As it is, Laudato Si is the most important encyclical promulgated by a pope since Humanae Vitae in 1968. Many who are not Catholic will find it valuable because more explicitly than they have done, and certainly with more authority, it adds a moral dimension to the environmentalist cause. My fear is that among Catholics it will suffer the same fate as Humanae Vitae. After all, the majority of Catholic couples went right on practicing life prevention (a.k.a. birth control) after its promulgation. How many are likely to leave their cars at home and take a bus to work because a pope recommends it?
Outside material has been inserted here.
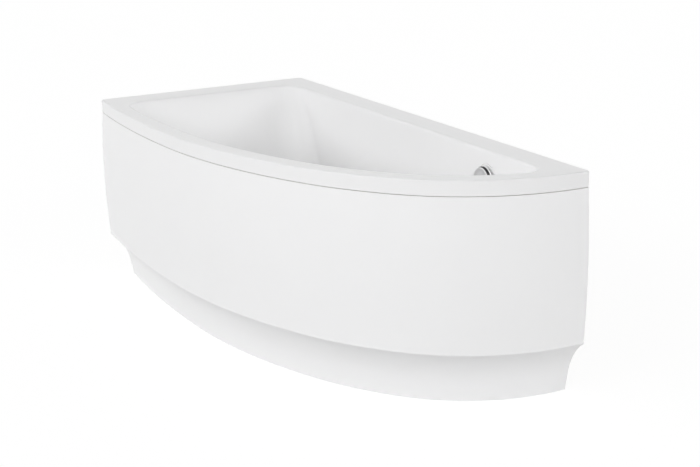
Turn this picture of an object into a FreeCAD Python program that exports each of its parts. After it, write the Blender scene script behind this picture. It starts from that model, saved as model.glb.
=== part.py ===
import FreeCAD, Part
import math
import os
import Sketcher

# Offset corner bath: a one-piece acrylic shell, a swept apron with a coved plinth, a cradle on six levelling
# feet, and a pop-up waste worked from the overflow knob. Millimetres, +Z up. The long back wall is the plane
# Y = bath_width / 2, the end wall is the plane X = -bath_length / 2, and the origin is on the floor under the
# middle of the bath's box. The front sweeps from the wide end, at -X, to the narrow end, at +X.

SIZES = {
    # whole bath
    "bath_length": 1500,
    "bath_width": 700,
    "bath_height": 570,
    # plan curve of the front: four tangent arcs, given by their headings from +X and two of the radii
    "front_heading_start": -5,
    "front_heading_one": 4,
    "front_heading_two": 24,
    "front_heading_three": 40,
    "front_radius_two": 1550,
    "front_radius_four": 550,
    # shell
    "shell_wall": 6,
    "rim_setback": 8,
    "rim_drop": 38,
    "rim_edge_radius": 5,
    "rim_corner_radius": 10,
    "rim_width_end": 92,
    "rim_width_back": 75,
    "rim_width_front": 50,
    "opening_edge_radius": 10,
    "opening_radius_head": 85,
    "opening_radius_front": 70,
    "opening_radius_tail": 45,
    "floor_height": 150,
    "backrest_run": 235,
    "basin_draft_back": 62,
    "basin_draft_front": 70,
    "floor_radius_head": 120,
    "floor_radius_front": 120,
    "floor_radius_tail": 85,
    # apron
    "apron_wall": 4,
    "seam_gap": 1.5,
    "tongue_height": 20,
    "tongue_clearance": 1,
    "lip_height": 145,
    "lip_round": 5,
    "lip_radius": 7.5,
    "cove_height": 46,
    "cove_depth": 57,
    "cove_radius": 165,
    "plinth_rake": 9,
    "glue_gap": 0.3,
    "stiffener_thickness": 12,
    "stiffener_width": 45,
    "stiffener_rise": 35,
    "stiffener_head_gap": 30,
    # cradle
    "board_thickness": 15,
    "board_margin": 12,
    "rail_width": 30,
    "rail_depth": 25,
    "rail_steel": 2,
    "rail_back_reach": 88,
    "rail_wide_inset": 420,
    "rail_narrow_inset": 420,
    "foot_inset": 30,
    "stud_diameter": 10,
    "stud_stand": 10.5,
    "stud_clearance": 0.1,
    "nut_width": 17,
    "nut_height": 6,
    "foot_pad_diameter": 46,
    "foot_pad_height": 9,
    "foot_boss_diameter": 22,
    "foot_boss_height": 8,
    "foot_boss_taper": 2,
    "screw_head_diameter": 9,
    "screw_head_height": 3,
    "screw_diameter": 4,
    "screw_length": 14,
    "screw_spacing": 90,
    "strap_width": 24,
    "strap_steel": 3,
    "strap_overlap": 45,
    "strap_floor_gap": 6,
    # wall brackets
    "bracket_width": 40,
    "bracket_steel": 3,
    "bracket_drop": 62,
    "bracket_shelf": 14,
    "bracket_hook": 22,
    "bracket_hole_diameter": 7,
    "bracket_hole_spacing": 28,
    "bracket_hole_top": 18,
    "bracket_wide_inset": 330,
    "bracket_narrow_inset": 520,
    "bracket_end_inset": 290,
    # clips that hold the top of the apron
    "clip_length": 36,
    "clip_depth": 14,
    "clip_height": 24,
    "clip_jaw_gap": 0.3,
    # overflow
    "overflow_end_inset": 305,
    "overflow_drop": 73,
    "overflow_seat_inset": 76.5,
    "overflow_boss_depth": 11,
    "overflow_boss_diameter": 88,
    "overflow_plate_diameter": 75,
    "overflow_plate_thickness": 3,
    "overflow_hole_diameter": 36,
    "overflow_knob_diameter": 69,
    "overflow_knob_thickness": 13,
    "overflow_knob_gap": 6,
    "overflow_knob_round": 4,
    "spindle_diameter": 12,
    "spindle_clearance": 0.1,
    "overflow_slot_diameter": 5,
    "overflow_slot_circle": 20,
    "gasket_thickness": 3,
    "nipple_wall": 3.5,
    "nipple_clearance": 1,
    "housing_diameter": 76,
    "housing_depth": 34,
    "housing_wall": 4,
    "spigot_diameter": 32,
    "spigot_wall": 3,
    "spigot_drop": 58,
    "spigot_root": 6,
    "hose_diameter": 32,
    "hose_wall": 3,
    "hose_bend": 60,
    "union_diameter": 44,
    "union_length": 26,
    "union_clearance": 0.3,
    "cable_diameter": 6,
    "cable_offset": 30,
    "cable_gland_drop": 46,
    "cable_gland_diameter": 12,
    "cable_boss_width": 12,
    "cable_boss_reach": 18,
    "cable_bend": 90,
    # waste and trap
    "waste_inset": 240,
    "waste_flange_diameter": 72,
    "waste_flange_height": 2.5,
    "waste_bore": 46,
    "waste_tube_wall": 2.5,
    "waste_tube_drop": 32,
    "waste_hole_clearance": 0.5,
    "waste_collar_diameter": 80,
    "waste_collar_height": 6,
    "waste_collar_lip": 2,
    "waste_body_diameter": 60,
    "waste_body_drop": 54,
    "waste_body_slope": 8,
    "waste_board_hole": 92,
    "hub_diameter": 15,
    "hub_height": 7,
    "hub_rise": 8,
    "spider_rib": 3,
    "plug_diameter": 60,
    "plug_height": 5,
    "plug_crown": 120,
    "plug_stem_diameter": 8,
    "plug_stem_length": 52,
    "plug_clearance": 0.3,
    "guide_clearance": 0.1,
    "seal_thickness": 2,
    "seal_outer": 56,
    "seal_inner": 44,
    "inlet_drop": 40,
    "trap_neck_diameter": 48,
    "trap_neck_wall": 4,
    "trap_nut_diameter": 74,
    "trap_nut_height": 18,
    "trap_diameter": 66,
    "trap_height": 60,
    "trap_socket": 4,
    "trap_cap_diameter": 74,
    "trap_cap_height": 13,
    "trap_cap_lip": 4,
    "outlet_diameter": 40,
    "outlet_wall": 3,
    "outlet_height": 48,
    "outlet_start": 58,
    "outlet_socket_depth": 14,
    "outlet_socket_wall": 3,
    "outlet_nut_diameter": 60,
    "outlet_nut_length": 24,
    "outlet_nut_lip": 4,
    "outlet_nut_round": 2,
    "outlet_cone_length": 12,
    "outlet_end_diameter": 50,
    "outlet_end_length": 55,
    "outlet_wall_gap": 4,
}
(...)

One more thought before I conclude. Those who harbor obvious hostility to Pope Francis whatever he says or does often assert that he must be influenced by Marxism. The conservative Rush Limbaugh said it when Laudato Si was published. Evidently the reason is that the Pope speaks so often of the poor, the jobless poor and the working poor. I surmise the critics have not spent much time, if any at all, reading the social encyclicals. The very first, Leo XIII’s Rerum Novarum, the foundational document of subsequent papal social teaching, specifically addressed “the misery and wretchedness pressing so unjustly on the majority of the working class.”

In these lines I have gone from the Supreme Court’s legalization of same-sex “marriage” to the suppression of the Battle Flag to conservative criticism of Laudato Si. There is a common factor that links these disparate subjects. Call it an environmental link. It is the stink of the devil’s dung, that which arises from the unfettered pursuit of money – plain old greed.